Quantitative Kelvin Probe Force Microscopy of a Single-Walled Carbon Nanotube Transistor

Kelvin Probe Force Microscopy (KPFM) is well-suited to measuring the surface potentials of nanoscale devices, including organic thin film, graphene, and silicon nanowire field effect transistors (FETs). However, a primary limitation of KPFM is long-range capacitive coupling of the probe to parts of the sample that are distant from the immediate vicinity of the probe tip. This coupling complicates quantitative measurements and limits most KPFM work to qualitative observations of work function variations. Here, we address these problems to extract potentials along current-carrying, single-walled carbon nanotube (SWNT) FETs.
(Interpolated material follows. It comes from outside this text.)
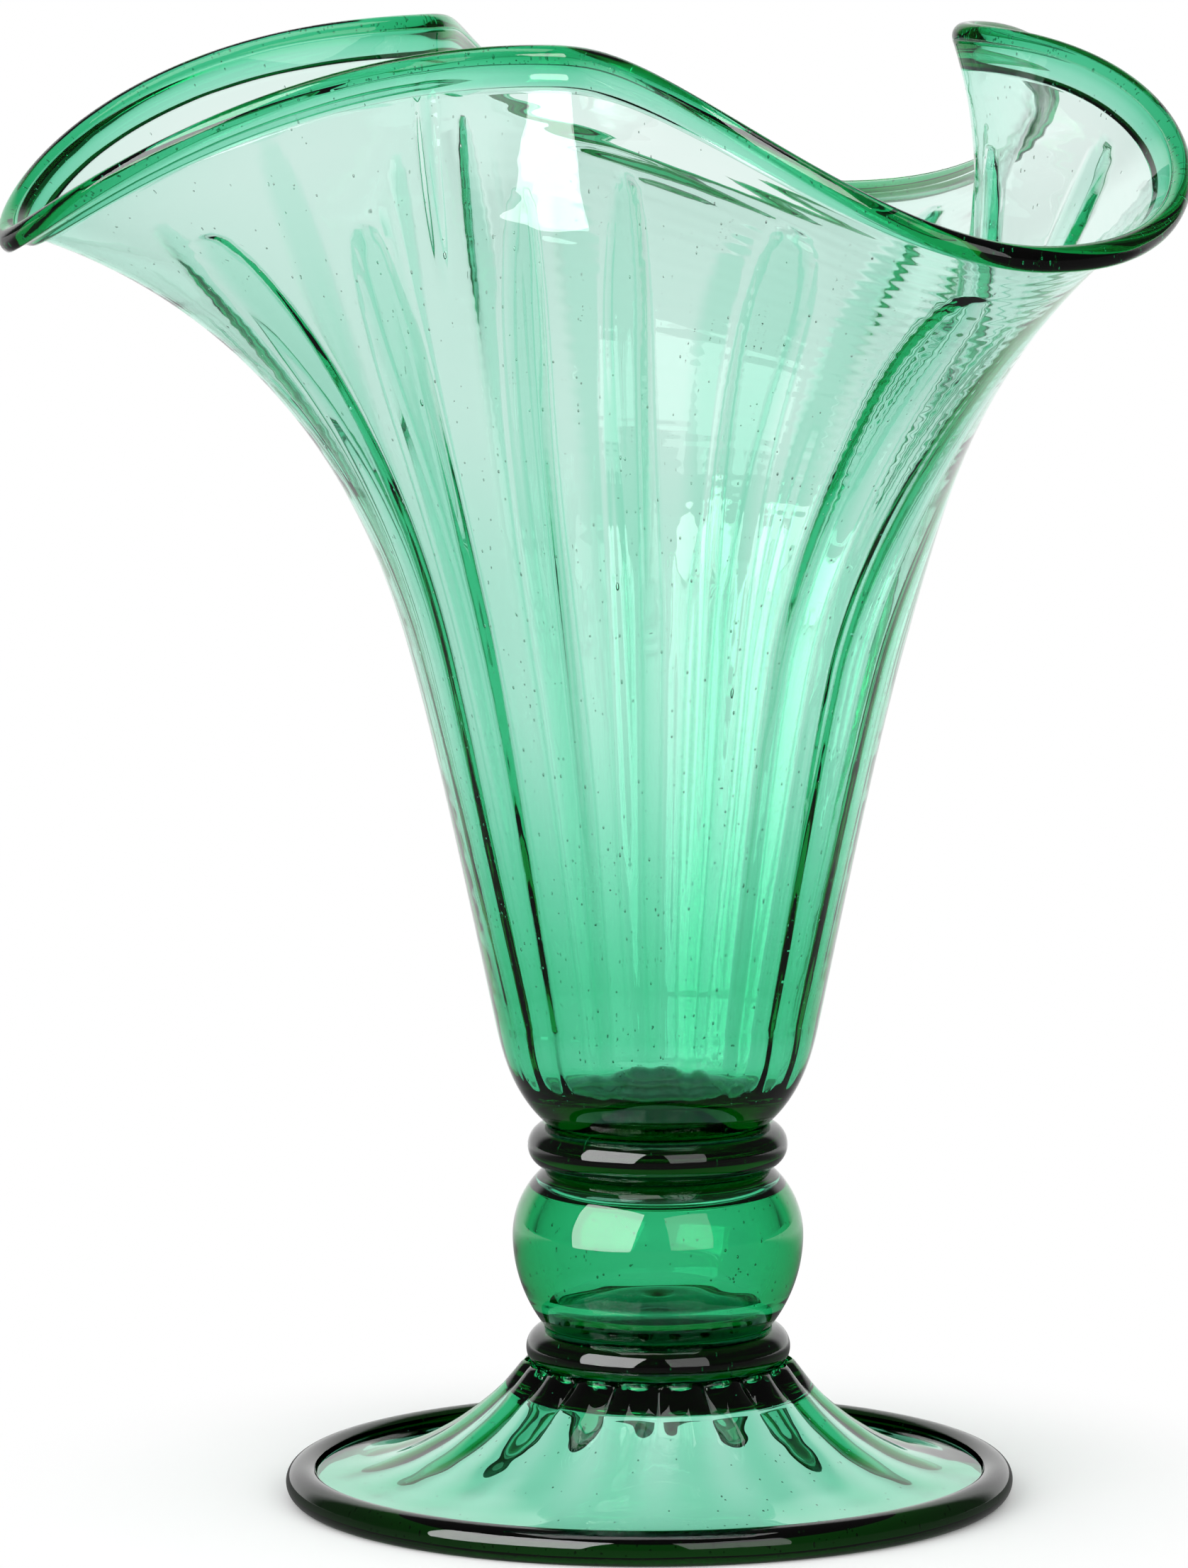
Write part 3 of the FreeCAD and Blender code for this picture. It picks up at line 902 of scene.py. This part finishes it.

As a low carrier density channel only 1 nm in diameter, SWNTs have extremely weak coupling to a KPFM probe tip, and therefore they provide a unique, limiting geometry that tests the resolving power of KPFM. By directly measuring this SWNT coupling and other, spatially-varying capacitive couplings to the probe tip, we have developed a robust and quantitative method for separating the desired signal, the local surface potential, from other electrostatic effects. The technique can be readily applied to other nanoscale devices to correctly extract work functions, potential gradients, and inhomogeneities in electrochemical potential.